This past Saturday I held a bridal shower for my niece; a tradition going back to the 1800s. Relatives and friends of the bride would give a party for the bride-to-be if she did not have a trousseau either because her parents could not afford to give her one or if they did not approve of her future husband, therefore, withholding the trousseau they had planned for their daughter. A shower would give her a start for her new home and married life. A trousseau consisted of the wedding clothes for the bride as well as the wardrobe and jewellery she would wear throughout her married life. Heirloom linens, china, and silverware were often a part of trousseau as well.
During the 1900s young women were often given a cedar chest (hope chest). They would add household items to the chest with the “hope” to marry and set up their own household.
My dad made me a cedar chest (which I still have) in 1968. I, too, remember adding special items to my chest as I collected them. I still have a special teapot my grandmother gave me when I was a teenager carefully stored in this treasure box. My daughter and I went through my cedar chest last summer and found some of my favourite outfits from the 1980’s…shoulder pads and all. (Whatever happened to Wayne Clark?). Often a mother would store her wedding dress in the cedar chest in hopes that her daughter may want to wear it on her wedding day.
Today bridal showers are much less formal, but still a gathering of friends and family of the bride. Modern brides often have already set up house and the need for everyday items aren’t as necessary as they once were. It seems that I have hosted a bridal shower almost annually for some time now and more often than not we have contributed to a larger “group” gift. Thankfully, my nieces haven’t wanted to play “games” at their showers, so that has taken the pressure off of me to come up with some original ideas on what to play.
Deciding on the menu is when I start to panic! Luckily I had “The Butler Did It” cater for me. Marianne Brown, the owner extraordinaire, supplied a delicious array of tea sandwiches (I couldn’t break with tradition completely). She also supplied an artfully arranged cheese platter.

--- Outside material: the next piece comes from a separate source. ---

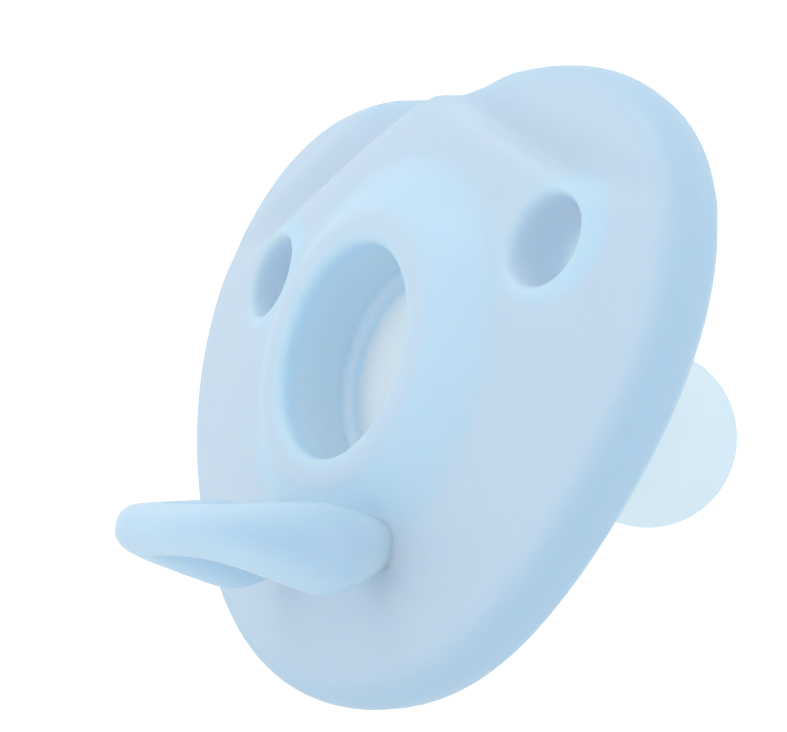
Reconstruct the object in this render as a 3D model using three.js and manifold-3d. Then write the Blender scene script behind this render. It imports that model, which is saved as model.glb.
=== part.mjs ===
// One-piece silicone baby pacifier, in millimetres.
//
// Axes: +Z is up as an upright baby wears it, -Y points away from the face, +Y into the mouth.
// Everything is drawn from the centre of the bore's front rim and moved at the end, so that the
// exported group's origin is the centre of its bounding box.
//
// The real object is one moulding. Each mesh is one of its zones, and neighbouring zones are kept
// a small gap apart so that each is a closed solid of its own.

import * as THREE from "three";
import { LoftGeometry } from "three/addons/geometries/LoftGeometry.js";
import { mergeVertices } from "three/addons/utils/BufferGeometryUtils.js";
import Module from "manifold-3d";

const wasm = await Module();
wasm.setup();

// ---- Driving dimensions ----

const GAP = 0.3; // clearance between neighbouring zones

// Shield outline: mean radius, and how much each harmonic shapes it for the nose and the chin.
const SHIELD_RADIUS = 23.3;
const OUTLINE_FLATTEN = 0.124;
const OUTLINE_HEART = 0.069;
const OUTLINE_NOTCH = 0.0135;
const OUTLINE_CHIN = 0.0065;
const OUTLINE_CENTRE_Z = -0.2;

// Shield plate: thickness, set back behind the bore's rim, and sweep towards the face.
const SHIELD_THICKNESS = 3.5; // at the rim
const MIDDLE_THICKENING = 1; // how much thicker the plate is in its middle
const THICKENING_SHARE = 0.4; // of the way from collar to rim, where the thickening starts to fade
const SHIELD_SET_BACK = 1.1;
const SIDE_SWEEP = 0.004; // per mm, times x squared
const UPRIGHT_SWEEP = 0.0055; // per mm, times z squared
const UPRIGHT_LEAN = 0.006; // times z

// Nose relief: a shallow trough down each side of it, steep on the side towards the middle.
const TROUGH_DEPTH = 1.4;
const TROUGH_TOP_Z = 17; // where the two crests meet
const TROUGH_SPREAD = 2.06; // sideways mm per mm below TROUGH_TOP_Z
const TROUGH_FLANK = 2.6; // width of the steep side
const TROUGH_RISE_START = 2.1; // from the crest, where it starts to rise back to the plate
const TROUGH_RISE_END = 5.1;
const TROUGH_KEPT = 0.2; // share of the depth that stays beyond it
const TROUGH_FADE_BOTTOM = 7.5;
const TROUGH_FADE_TOP = 12.5;

const RIM_WIDTH = 2.3;
const RIM_FRONT_ROUND = 2;
const RIM_BACK_ROUND = 0.8;

// Bore, its sleeve, the raised collar round it and the inner lip.
const BORE_RADIUS = 6.8;
const BORE_EDGE_ROUND = 0.8;
const SLEEVE_RADIUS = 8.6;
const COLLAR_FLAT_RADIUS = 8.9;
const COLLAR_RADIUS = 12.8;
const LIP_RADIUS = 6.15;
const LIP_FRONT = 4.4;
const LIP_BACK = 5.4;

// Vent holes.
const VENT_X = 15.3;
const VENT_Z = 6.5;
const VENT_FRONT_RADIUS = 2.8;
const VENT_BACK_RADIUS = 2.5;
const VENT_ROUND = 0.6;

// Nipple: flared base, neck and bulb, turning about two centres on the bore's axis.
const BASE_FILLET = 2.9; // concave round from the foot to the neck
const NECK_RADIUS = 5.6;
const NECK_WALL = 1.3;
const BULB_RADIUS = 6;
const BULB_WALL = 1.4;
const BULB_DOME_START = 24.6;
const BULB_TIP = 30.4;
const NECK_PIVOT_Y = 12;
const BULB_PIVOT_Y = 18.5;
const BALL_RADIUS = 5.9; // of the round seats that the neck and the bulb turn in

// Handle: a loop of two limbs and a bridge, standing forward on two roots.
const HANDLE_LIMB_X = 5.35;
const HANDLE_LIMB_THICKNESS = 2.3;
const HANDLE_BRIDGE_THICKNESS = 3.4;
const HANDLE_LIMB_ROUND = 0.8;
const HANDLE_TIP_Y = -11.7;
const HANDLE_TOP_Z = -10.1;
const HANDLE_TOP_FALL_Y = -2.5; // ahead of this the top falls to the tip
const HANDLE_TOP_FALL = 0.3; // per mm, once past the bend
const HANDLE_TOP_BEND = 1.5; // softness of the bend where the fall starts
const HANDLE_BOTTOM_Z = -14.95;
const HANDLE_BOTTOM_RISE_Y = -7.5; // ahead of this the bottom rises to the tip
const HANDLE_BOTTOM_RISE = 0.035; // per mm, times the distance squared
const ROOT_TOP_Y = -2; // behind this the top falls to the plate
const ROOT_TOP_FALL = 0.03;
const ROOT_BOTTOM_Y = -2.2; // behind this the bottom rises to the plate
const ROOT_BOTTOM_RISE = 0.17;
const HANDLE_BEND_START_Y = -6.6; // where the limbs end and the bridge begins
const HANDLE_PIVOT_Y = -2.6;
const ROOT_FLARE = 1.3; // how much wider a root is at the plate
const STRAP_LAND_HALF_WIDTH = 1.5; // the straight middle of the bridge, flat on its inside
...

The food was a real hit and as Marianne said, “Don’t be surprised if everyone eats a lot!”.
I also ordered a “naked” cake (one with barely any icing) as the bride doesn’t really have a sweet tooth.

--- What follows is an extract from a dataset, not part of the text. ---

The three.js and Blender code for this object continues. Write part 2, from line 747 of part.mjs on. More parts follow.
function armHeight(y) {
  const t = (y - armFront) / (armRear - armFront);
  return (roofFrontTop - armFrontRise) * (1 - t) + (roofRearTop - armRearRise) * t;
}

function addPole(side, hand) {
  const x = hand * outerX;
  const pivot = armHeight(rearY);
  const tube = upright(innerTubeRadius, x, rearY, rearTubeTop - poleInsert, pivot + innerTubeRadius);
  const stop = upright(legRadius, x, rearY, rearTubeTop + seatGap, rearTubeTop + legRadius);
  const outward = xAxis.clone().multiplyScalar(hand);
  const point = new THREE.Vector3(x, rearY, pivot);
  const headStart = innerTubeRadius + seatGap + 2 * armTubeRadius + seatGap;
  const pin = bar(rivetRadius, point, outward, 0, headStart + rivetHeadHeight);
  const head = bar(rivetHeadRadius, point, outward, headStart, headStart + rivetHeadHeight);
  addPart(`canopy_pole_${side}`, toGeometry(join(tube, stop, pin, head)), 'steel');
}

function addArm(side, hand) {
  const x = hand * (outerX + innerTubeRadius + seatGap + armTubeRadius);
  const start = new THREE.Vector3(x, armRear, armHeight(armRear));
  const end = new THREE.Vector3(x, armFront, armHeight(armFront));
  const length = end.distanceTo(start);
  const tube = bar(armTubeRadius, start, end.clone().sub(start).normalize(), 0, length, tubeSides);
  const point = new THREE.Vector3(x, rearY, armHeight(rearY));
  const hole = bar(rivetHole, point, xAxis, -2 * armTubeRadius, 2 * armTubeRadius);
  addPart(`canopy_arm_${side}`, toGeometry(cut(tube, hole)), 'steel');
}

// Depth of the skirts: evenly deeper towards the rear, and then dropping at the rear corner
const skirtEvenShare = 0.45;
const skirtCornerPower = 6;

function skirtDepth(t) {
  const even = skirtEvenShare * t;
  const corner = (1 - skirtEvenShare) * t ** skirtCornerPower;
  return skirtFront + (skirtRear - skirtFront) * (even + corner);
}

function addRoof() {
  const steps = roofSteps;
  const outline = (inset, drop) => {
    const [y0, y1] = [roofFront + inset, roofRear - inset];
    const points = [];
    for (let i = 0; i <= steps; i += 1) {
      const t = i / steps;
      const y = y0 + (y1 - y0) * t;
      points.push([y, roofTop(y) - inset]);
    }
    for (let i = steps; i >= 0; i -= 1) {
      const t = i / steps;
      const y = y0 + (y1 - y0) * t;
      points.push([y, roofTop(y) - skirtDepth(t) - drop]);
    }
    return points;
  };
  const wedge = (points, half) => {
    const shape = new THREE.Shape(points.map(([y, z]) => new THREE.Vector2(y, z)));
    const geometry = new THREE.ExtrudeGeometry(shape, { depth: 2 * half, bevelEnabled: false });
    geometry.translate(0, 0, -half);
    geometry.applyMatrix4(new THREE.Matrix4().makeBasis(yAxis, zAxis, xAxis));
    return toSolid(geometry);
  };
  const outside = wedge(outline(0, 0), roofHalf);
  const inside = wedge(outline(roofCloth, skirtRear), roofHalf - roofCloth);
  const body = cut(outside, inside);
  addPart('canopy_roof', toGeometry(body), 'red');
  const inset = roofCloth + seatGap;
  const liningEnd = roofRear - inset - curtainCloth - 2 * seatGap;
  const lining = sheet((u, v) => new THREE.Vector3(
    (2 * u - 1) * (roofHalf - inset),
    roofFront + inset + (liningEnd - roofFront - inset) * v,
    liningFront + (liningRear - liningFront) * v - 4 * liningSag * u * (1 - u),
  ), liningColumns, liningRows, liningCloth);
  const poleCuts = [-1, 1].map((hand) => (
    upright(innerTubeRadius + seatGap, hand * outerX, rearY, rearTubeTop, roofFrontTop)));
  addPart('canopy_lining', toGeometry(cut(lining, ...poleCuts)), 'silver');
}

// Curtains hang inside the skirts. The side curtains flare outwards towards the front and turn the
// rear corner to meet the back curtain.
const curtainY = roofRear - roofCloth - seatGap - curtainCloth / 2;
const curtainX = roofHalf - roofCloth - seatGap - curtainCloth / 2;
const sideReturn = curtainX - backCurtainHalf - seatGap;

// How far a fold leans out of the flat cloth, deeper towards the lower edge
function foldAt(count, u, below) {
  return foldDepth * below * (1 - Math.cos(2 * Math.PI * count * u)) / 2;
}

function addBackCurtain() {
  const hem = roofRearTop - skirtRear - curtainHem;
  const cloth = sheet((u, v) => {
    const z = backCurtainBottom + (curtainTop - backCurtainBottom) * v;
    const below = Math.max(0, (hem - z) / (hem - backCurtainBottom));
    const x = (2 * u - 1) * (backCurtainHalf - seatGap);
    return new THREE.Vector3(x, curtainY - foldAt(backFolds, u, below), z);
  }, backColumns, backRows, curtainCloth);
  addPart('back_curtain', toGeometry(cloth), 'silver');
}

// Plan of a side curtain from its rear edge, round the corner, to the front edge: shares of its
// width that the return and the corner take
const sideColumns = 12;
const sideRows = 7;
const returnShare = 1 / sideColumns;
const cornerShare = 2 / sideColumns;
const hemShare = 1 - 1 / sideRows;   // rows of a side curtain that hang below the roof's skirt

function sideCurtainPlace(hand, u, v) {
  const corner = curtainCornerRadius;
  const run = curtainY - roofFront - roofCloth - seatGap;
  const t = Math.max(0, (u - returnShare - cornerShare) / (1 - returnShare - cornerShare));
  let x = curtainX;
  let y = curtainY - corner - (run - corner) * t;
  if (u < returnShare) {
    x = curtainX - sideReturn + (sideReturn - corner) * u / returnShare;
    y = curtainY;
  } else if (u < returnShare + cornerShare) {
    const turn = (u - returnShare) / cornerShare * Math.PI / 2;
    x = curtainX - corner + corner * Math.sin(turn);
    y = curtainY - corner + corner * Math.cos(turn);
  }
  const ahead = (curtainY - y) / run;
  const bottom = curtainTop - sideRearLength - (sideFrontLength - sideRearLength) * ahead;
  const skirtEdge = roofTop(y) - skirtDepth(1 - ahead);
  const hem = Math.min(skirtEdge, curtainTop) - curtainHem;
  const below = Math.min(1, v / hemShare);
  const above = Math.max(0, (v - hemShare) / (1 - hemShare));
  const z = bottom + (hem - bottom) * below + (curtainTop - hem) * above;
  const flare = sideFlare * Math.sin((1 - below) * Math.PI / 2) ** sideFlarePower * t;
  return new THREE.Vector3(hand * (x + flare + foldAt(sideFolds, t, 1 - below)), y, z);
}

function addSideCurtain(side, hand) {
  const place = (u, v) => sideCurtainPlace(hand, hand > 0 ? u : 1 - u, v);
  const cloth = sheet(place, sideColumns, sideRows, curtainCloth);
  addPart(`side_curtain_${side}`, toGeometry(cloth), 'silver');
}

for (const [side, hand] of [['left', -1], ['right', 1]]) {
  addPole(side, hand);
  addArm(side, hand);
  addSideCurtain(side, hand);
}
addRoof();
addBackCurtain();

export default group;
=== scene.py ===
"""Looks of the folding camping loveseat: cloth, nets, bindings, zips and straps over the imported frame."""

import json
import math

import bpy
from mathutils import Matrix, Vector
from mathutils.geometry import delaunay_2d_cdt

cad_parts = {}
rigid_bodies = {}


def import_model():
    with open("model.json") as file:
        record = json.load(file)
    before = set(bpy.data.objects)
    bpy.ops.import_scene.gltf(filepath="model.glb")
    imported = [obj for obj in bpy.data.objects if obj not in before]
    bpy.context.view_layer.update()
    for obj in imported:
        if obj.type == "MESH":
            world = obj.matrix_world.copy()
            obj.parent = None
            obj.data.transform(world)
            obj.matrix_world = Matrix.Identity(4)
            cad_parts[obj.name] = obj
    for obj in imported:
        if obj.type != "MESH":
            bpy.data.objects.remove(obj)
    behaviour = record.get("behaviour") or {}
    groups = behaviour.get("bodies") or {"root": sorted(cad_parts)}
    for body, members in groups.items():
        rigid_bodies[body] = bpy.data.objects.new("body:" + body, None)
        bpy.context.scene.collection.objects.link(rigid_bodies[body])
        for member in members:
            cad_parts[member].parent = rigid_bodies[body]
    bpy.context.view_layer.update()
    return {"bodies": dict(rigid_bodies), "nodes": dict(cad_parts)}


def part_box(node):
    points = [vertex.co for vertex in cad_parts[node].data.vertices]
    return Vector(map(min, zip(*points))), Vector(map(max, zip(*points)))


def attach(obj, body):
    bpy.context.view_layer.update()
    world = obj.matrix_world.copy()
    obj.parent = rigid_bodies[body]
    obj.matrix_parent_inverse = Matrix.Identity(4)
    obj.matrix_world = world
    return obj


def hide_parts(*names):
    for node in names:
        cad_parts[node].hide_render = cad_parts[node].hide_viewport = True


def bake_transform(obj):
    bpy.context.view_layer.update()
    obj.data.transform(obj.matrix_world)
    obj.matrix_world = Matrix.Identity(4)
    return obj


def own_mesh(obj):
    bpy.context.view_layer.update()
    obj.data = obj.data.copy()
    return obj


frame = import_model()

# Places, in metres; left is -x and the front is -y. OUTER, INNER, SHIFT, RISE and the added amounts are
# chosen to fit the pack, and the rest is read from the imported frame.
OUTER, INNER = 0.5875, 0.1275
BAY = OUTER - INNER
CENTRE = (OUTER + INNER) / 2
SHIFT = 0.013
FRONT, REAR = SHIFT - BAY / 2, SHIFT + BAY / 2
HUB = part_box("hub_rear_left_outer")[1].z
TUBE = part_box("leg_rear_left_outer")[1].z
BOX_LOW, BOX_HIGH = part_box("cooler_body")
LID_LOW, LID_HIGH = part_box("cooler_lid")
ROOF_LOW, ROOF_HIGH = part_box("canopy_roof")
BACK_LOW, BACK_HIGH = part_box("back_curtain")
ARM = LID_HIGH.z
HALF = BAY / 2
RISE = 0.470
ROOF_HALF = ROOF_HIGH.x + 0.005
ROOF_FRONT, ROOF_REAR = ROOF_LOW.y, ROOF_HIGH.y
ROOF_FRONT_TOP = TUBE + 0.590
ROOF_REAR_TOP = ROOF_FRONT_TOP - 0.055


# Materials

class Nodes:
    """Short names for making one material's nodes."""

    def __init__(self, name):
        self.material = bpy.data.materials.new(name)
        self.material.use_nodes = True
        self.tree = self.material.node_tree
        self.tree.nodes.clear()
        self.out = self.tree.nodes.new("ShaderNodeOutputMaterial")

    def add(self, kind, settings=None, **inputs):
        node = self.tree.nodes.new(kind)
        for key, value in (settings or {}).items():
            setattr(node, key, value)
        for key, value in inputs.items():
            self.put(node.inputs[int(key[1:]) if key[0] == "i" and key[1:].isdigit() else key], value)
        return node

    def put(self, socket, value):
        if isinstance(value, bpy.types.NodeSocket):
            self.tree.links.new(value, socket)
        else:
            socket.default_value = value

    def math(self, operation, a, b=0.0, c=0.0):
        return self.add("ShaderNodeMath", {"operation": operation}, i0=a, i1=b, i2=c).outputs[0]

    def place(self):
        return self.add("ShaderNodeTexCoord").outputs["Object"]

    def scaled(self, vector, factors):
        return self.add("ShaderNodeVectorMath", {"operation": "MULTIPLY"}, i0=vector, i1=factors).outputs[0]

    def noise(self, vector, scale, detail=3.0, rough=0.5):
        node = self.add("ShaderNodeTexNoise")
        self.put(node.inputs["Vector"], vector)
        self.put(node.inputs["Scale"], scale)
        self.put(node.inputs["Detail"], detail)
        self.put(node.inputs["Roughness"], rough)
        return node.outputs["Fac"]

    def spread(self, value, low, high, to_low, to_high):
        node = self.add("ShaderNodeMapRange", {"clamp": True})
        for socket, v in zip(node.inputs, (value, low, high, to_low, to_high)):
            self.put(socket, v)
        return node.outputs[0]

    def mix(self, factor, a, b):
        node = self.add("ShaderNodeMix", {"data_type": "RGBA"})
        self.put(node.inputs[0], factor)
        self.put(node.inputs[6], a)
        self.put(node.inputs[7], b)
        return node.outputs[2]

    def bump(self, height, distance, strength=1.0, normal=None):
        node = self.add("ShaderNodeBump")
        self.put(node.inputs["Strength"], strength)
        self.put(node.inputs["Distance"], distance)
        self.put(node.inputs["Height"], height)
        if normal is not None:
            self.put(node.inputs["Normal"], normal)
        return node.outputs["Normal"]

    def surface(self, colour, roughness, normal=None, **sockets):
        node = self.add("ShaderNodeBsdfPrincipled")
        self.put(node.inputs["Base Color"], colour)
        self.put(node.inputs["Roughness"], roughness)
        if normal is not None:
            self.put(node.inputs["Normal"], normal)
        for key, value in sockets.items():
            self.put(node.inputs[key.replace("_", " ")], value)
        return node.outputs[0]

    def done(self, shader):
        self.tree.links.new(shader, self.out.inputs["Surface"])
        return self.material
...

Refreshments require some forethought as well. As I hadn’t met many of the guests beforehand I served a variety of drinks. I always serve a champagne punch for these gatherings plus wine and sparkling waters. A coffee station is a must too!
This champagne punch recipe is good, however, may be too sweet for some. The ingredients can always be altered to suit individual tastes. It looks pretty in a drink dispenser (a pale pink colour) and goes a long way to quench a crowd.
The decorating part is what I enjoy the most. I wanted to have a long “veil” on the front door to welcome guests, however, the wind made that impossible so I had to shorten it up. It still looked somewhat festive.
The larger table arrangement was cut dogwood branches from the garden. With the addition of a penny and a couple of sugar cubes, the leaves stayed fresh looking for days after. I’m not sure if this helped but it didn’t hurt.
The wedding colour scheme is pale pink, creamy white and gold. I wanted to keep to these colours in my decorating too as a lead up to the wedding. I doubt that anyone else notices those little details but it’s a way to amuse myself!
Some things never change no matter what century we are in. Get a group of women together and there is no shortage of great conversation and lots of laughter!
My wish to my niece and her groom is that they too will “forever” be happy walking arm and arm into a wonderful future.